Everyday consulting situation with pitfalls

Anne and Cornelius Nickert describe a common scenario: A GmbH has 80,000 euros of over-indebtedness, while a shareholder loan of 100,000 euros exists. Tax advisors often recommend subordination declarations to restructure the balance sheet and continue business operations. It becomes problematic when advisors wrongly assume that shareholder claims are automatically subordinated. This misjudgement ignores BGH case law and can lead to considerable liability consequences.

Precedent with far-reaching consequences

On June 6, 2013, the Federal Court of Justice ruled on a tax consultant who was exclusively commissioned to prepare balance sheets. His statement that he did not recognize any over-indebtedness under insolvency law delayed the necessary insolvency application and significantly worsened the financial situation. The court established clear liability principles: Anyone who assesses insolvency maturity beyond the original assignment bears responsibility for any damages incurred. Damages are calculated by comparing the assets between the hypothetical timely filing of the application and the actual filing.

Contributory negligence rule limits risks

Companies and their management have an independent duty of examination with regard to insolvency maturity.

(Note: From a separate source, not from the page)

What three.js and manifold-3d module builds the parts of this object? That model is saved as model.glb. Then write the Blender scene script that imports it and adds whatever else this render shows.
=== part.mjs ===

Exclusive reliance on statements made by advisors constitutes contributory negligence and reduces corresponding claims for damages.

Stricter legal situation after 2014

A further BGH ruling from February 6, 2014 further tightened the requirements. Tax advisors who address insolvency issues without a final assessment must explicitly refer to any special assignments required. Even formulations such as "purely balance sheet over-indebtedness" can give rise to liability, as they implicitly exclude over-indebtedness under insolvency law.

Practical consequences for consultants

Case law requires a strict separation between tax accounting and valuation under insolvency law. Over-indebtedness statuses must be prepared at liquidation values, revealing hidden reserves and encumbrances. Declarations of subordination should only be recommended after careful examination under insolvency law, ideally on the basis of separate, documented advisory mandates.

Recommendations for risk-conscious practice

Professional services should categorically avoid informal statements on insolvency readiness. Specialized insolvency advice requires written mandate agreements, comprehensible documentation and integration of the General Terms and Conditions.